Randy Abrams reported awhile back about a malware proof-of-concept that listened to the touch-tones being typed on the keypad representing credit card information being entered, and reported it back to the malware’s mother ship. He thought we might be seeing more of this style of activity in the real world in the near future. Now CA Technologies reports a variation on that theme in-the-wild: a Trojan that records entire phone conversations, hopefully including banking/identification information, and reports them back home. So it seems our predictions weren’t far off.
During Android’s early run-up, users loaded apps by the droves with scarce a thought for security. Now that we see malware authors writing for this audience, vendors will enter a second phase: education. It will now take years (and possibly more than a few bad experiences for unsuspecting users) to educate folks that you really have a “computer that happens to make phone calls” (to quote Randy Abrams), with all its security nuances, rather than the simple flip-phones of yesteryear. These machines pack respectable CPU and storage, run a full operating system, and are all networked. On top of that, they, almost by definition, are filled with the personal information and contacts advertisers and businesses have been lusting after for decades.

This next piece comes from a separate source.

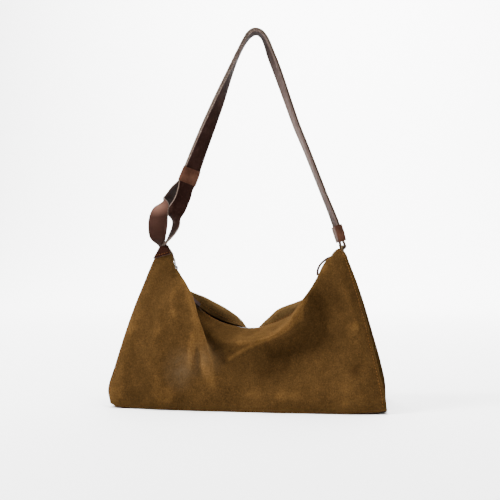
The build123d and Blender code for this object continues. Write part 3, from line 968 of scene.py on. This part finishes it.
def rounded_corners(half_wide, half_high, corner, steps):
    """Points round a rectangle with round corners, anticlockwise from its right side."""
    u, v = half_wide - corner, half_high - corner
    points = []
    for start, x, y in ((0, u, v), (90, -u, v), (180, -u, -v), (270, u, -v)):
        for a in np.radians(np.linspace(start, start + 90, steps)):
            points.append((x + corner * cos(a), y + corner * sin(a)))
    return points


def keeper(name, start, end, half_wide, half_thick, node, body):
    """A leather band round both layers of the strap."""
    outline = rounded_corners(half_wide, half_thick, min(half_thick, 3.2), 7)
    rows = []
    for s in np.linspace(start, end, 17):
        centre, normal, to_edge = along_main(s)
        bulge = 0.25 * sin(pi * (s - start) / (end - start))
        wider, deeper = to_edge * (1 + bulge / 20), normal * (1 + bulge / 4)
        rows.append([centre + wider * u + deeper * v for u, v in outline + outline[:1]])
    grid = np.array(rows)
    grid = facing_out(grid, grid.mean(axis=1, keepdims=True))
    obj = skin(name, grid, -1.4, 1.4, (keeper_leather, tab_leather, strap_edge))
    settle(obj, "keeper_leather", node, body=body)


keeper("keeper_left_band", 4, 26, 13.3, 3.3, "keeper_left", "strap")
keeper("keeper_right_band", MAIN_TOTAL - 25, MAIN_TOTAL - 2, 13.4, 4.2, "keeper_right", None)


def wire_ring():
    """A ring bent from round wire, flat across the bag."""
    path = [(0, y, z) for y, z in rounded_corners(15.4, (UPPER_BAR - LOWER_BAR) / 2, 3.5, 9)]
    path = np.array(path) + (RING_X, 0, (UPPER_BAR + LOWER_BAR) / 2)
    vertices, sides = [], 12
    for k, p in enumerate(path):
        t = path[(k + 1) % len(path)] - path[k - 1]
        out = np.array([0, t[2], -t[1]]) / np.linalg.norm(t)
        for turn in np.arange(sides) * 2 * pi / sides:
            vertices.append(p + (out * cos(turn) + np.array([1, 0, 0]) * sin(turn)) * RING_WIRE)
    obj = make_mesh("ring_brass", vertices, tube_faces(0, len(path), sides, closed=True), [brass])
    obj.data.validate()
    settle(obj, "brass", "ring")


wire_ring()


# ---- the ring's chape, the strap's root, the corner cap and the tab at the zip's end ----
# centre lines (x, z) of strips that lie across the bag
CHAPE = [
    (121, 197), (125, 205), (128.4, 211), (129.2, 214), (132, 215.6), (134.8, 214), (135, 211.4),
    (133, 207.5), (129.5, 202), (126, 196),
]
ROOT = [
    (-127.6, 212), (-128, 219), (-126.8, 223.4), (-124.6, 225), (-122.4, 223.4), (-121.4, 219), (-121.2, 212),
]
END_TAB = [(120, 209), (112, 206.8), (105, 202), (100, 196.5), (97, 190), (96.5, 182)]


def flat_strip(name, line, half, thickness, materials, slot, node):
    line = np.array([(x, 0, z) for x, z in line], float)
    strip(name, across_bag(line, half, 4), thickness, materials, slot, node)


flat_strip("ring_chape_suede", CHAPE, 10.5, 1.6, SUEDE, "suede", "ring_chape_right")
flat_strip("strap_root_leather", ROOT, 10, 2.2, SMALL_LEATHER, "tab_leather", "strap_root_left")


def column_down_to(column, height):
    """Points down a column of the shell, from the opening to a height."""
    z = column[:, 2]
    last = next(k for k in range(7, len(z)) if z[k] < height)
    share = last - 1 + (z[last - 1] - height) / max(z[last - 1] - z[last], 1e-6)
    at = np.linspace(0, share, 12)
    return np.stack([np.interp(at, np.arange(len(z)), column[:, k]) for k in range(3)], axis=1)


def corner_cap():
    """The leather that binds the left peak, front, seam and back."""
    hem, rise, proud = 205.5, 9 / 30, 0.35
    rows = [column_down_to(front[i], hem + rise * i) + [0, -proud, 0] for i in range(30, -1, -2)]
    f, b = rows[-1], column_down_to(back[0], hem) + [0, proud, 0]
    for share in (0.1, 0.3, 0.5, 0.7, 0.9):
        rows.append(f * (1 - share) + b * share + [-1.2 - 1.2 * sin(pi * share), 0, 0])
    rows += [column_down_to(back[i], hem + rise * i) + [0, proud, 0] for i in range(0, 27, 2)]
    grid = facing_out(smoothed(np.array(rows), 1), np.array([-100, 0, 180]))
    obj = skin("corner_cap_leather", grid, -1.3, 1.3, (tab_leather, tab_leather, strap_edge))
    settle(obj, "tab_leather", "corner_cap_left")
    n = normals_of(grid)[:, 9]
    add_stitches("corner_cap_stitches", grid[:, 9] + n * 1.4, n, 3.6, 2.6, 0.34, slot="tab_leather")


corner_cap()
flat_strip("zip_end_tab_leather", END_TAB, 4.2, 2.8, SMALL_LEATHER, "tab_leather", "zip_end_tab")


# ---- the leather pull on the slider ----
def pull_leather():
    """A strip folded round the link and closed on itself, which turns as it hangs."""
    link_low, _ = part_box("pull_link")
    eye = np.array([link_low[0] / MM + 3.5, 0, link_low[2] / MM + 0.8])
    lean = radians(17.5)
    down = np.array([sin(lean), 0, -cos(lean)])
    side = np.array([cos(lean), 0, sin(lean)])

    def leg(t, sign):
        turn = radians(40) * min(1, max(0, (t - 2) / 9))
        across = TO_FRONT * cos(turn) + side * sin(turn)
        normal = side * cos(turn) - TO_FRONT * sin(turn)
        return eye + down * t + normal * 0.72 * sign, across * (3.6 + 1.7 * min(1, t / 7))

    distances = (21.5, 17, 13, 9, 6, 3.5)
    stations = [leg(t, 1) for t in distances]
    for a in np.radians([-20, 35, 90, 145, 200]):
        stations.append((eye + side * 1.7 * cos(a) - down * 1.7 * sin(a), TO_FRONT * 3.4))
    stations += [leg(t, -1) for t in reversed(distances)]
    grid = strip_grid([c + half for c, half in stations], [c - half for c, half in stations], 4)
    strip("pull_tab_leather", grid, 1.1, SMALL_LEATHER, "tab_leather", "pull_tab", body="tab")
    n = normals_of(grid)
    for name, column in (("a", 2), ("b", 6)):
        for part, rows in (("front", slice(0, 20)), ("back", slice(-20, None))):
            lifts = -n[rows, column]
            add_stitches(
                f"pull_tab_stitches_{name}_{part}", grid[rows, column] + lifts * 0.6, lifts, 2.6, 1.9, 0.26,
                dark_thread, "tab_leather", "tab",
            )


pull_leather()


# ---- studio ----
def floor():
    """A pale sweep: flat under the bag and rising far behind it."""
    paper = Nodes("pale_paper").finish((0.97, 0.97, 0.97), 0.9, Specular_IOR_Level=0.1)
    profile = [
        (-3, 0), (-1.5, 0), (0, 0), (1.5, 0), (2.6, 0.02), (3.4, 0.25), (3.9, 0.8), (4.1, 1.8), (4.1, 4),
    ]
    grid = catmull([[(x, y, z) for x in (-5, -2.5, 0, 2.5, 5)] for y, z in profile], 4) / MM
    number = np.arange(grid[..., 0].size).reshape(grid.shape[:2])
    faces = [quad[::-1] for quad in grid_faces(number)]
    obj = make_mesh("studio_floor", grid.reshape(-1, 3), faces, [paper])
    obj.location.z = -0.0004
    return obj


def softbox(name, place, target, size, power):
    light = bpy.data.lights.new(name, "AREA")
    light.shape = "RECTANGLE"
    light.size, light.size_y = size
    light.energy = power
    obj = bpy.data.objects.new(name, light)
    bpy.context.scene.collection.objects.link(obj)
    obj.location = place
    obj.rotation_euler = (Vector(target) - Vector(place)).to_track_quat("-Z", "Y").to_euler()
    return obj


BAG_MIDDLE = (0, 0, 0.2)
lights = [
    softbox("key_left", (-1.8, -0.75, 1.75), BAG_MIDDLE, (0.8, 0.8), 150),
    softbox("fill_right", (1.8, -1.0, 1.6), BAG_MIDDLE, (0.9, 0.9), 16),
    softbox("top", (0.1, 0.1, 2.0), BAG_MIDDLE, (1.4, 1.0), 140),
    softbox("backdrop_wash", (0, 1.9, 2.6), (0, 4.0, 0.7), (3.5, 1.2), 700),
]
world = bpy.data.worlds.new("studio")
bpy.context.scene.world = world
world.use_nodes = True
world.node_tree.nodes["Background"].inputs["Color"].default_value = (1, 1, 1, 1)
world.node_tree.nodes["Background"].inputs["Strength"].default_value = 0.25
floor()

camera_data = bpy.data.cameras.new("camera")
camera_data.lens = 62.9
camera_data.sensor_width = 36
camera = bpy.data.objects.new("camera", camera_data)
bpy.context.scene.collection.objects.link(camera)
camera.location = (0.174, -1.238, 0.218)
camera.rotation_euler = (pi / 2, 0, radians(8))
bpy.context.scene.camera = camera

What can you do? Well, the physical security parallel applies here too: stay on the lookout for things that just don’t “seem right.” If you’re installing a simple app, it really shouldn’t be asking for permission to access the deep, dark regions of your Android. Also, download directly from the native Market app on your device, there are user-generated ratings there, which will give some indication of how others view the quality of the application. If other users have had trouble, you might too. Also, you have a browser built in, so you can dig around a little bit there if you want more information. Time for a shameless plug: we’re currently rolling out ESET Mobile Security for Android (available on Android Market or on our beta site), so there’s something you might consider as a more robust, proactive, always-on security option, which can eliminate some of the guesswork. In the end, however, there’s no substitute for education, and being slightly more aware of what you do on your Android pocket computer, that just happens to make phone calls.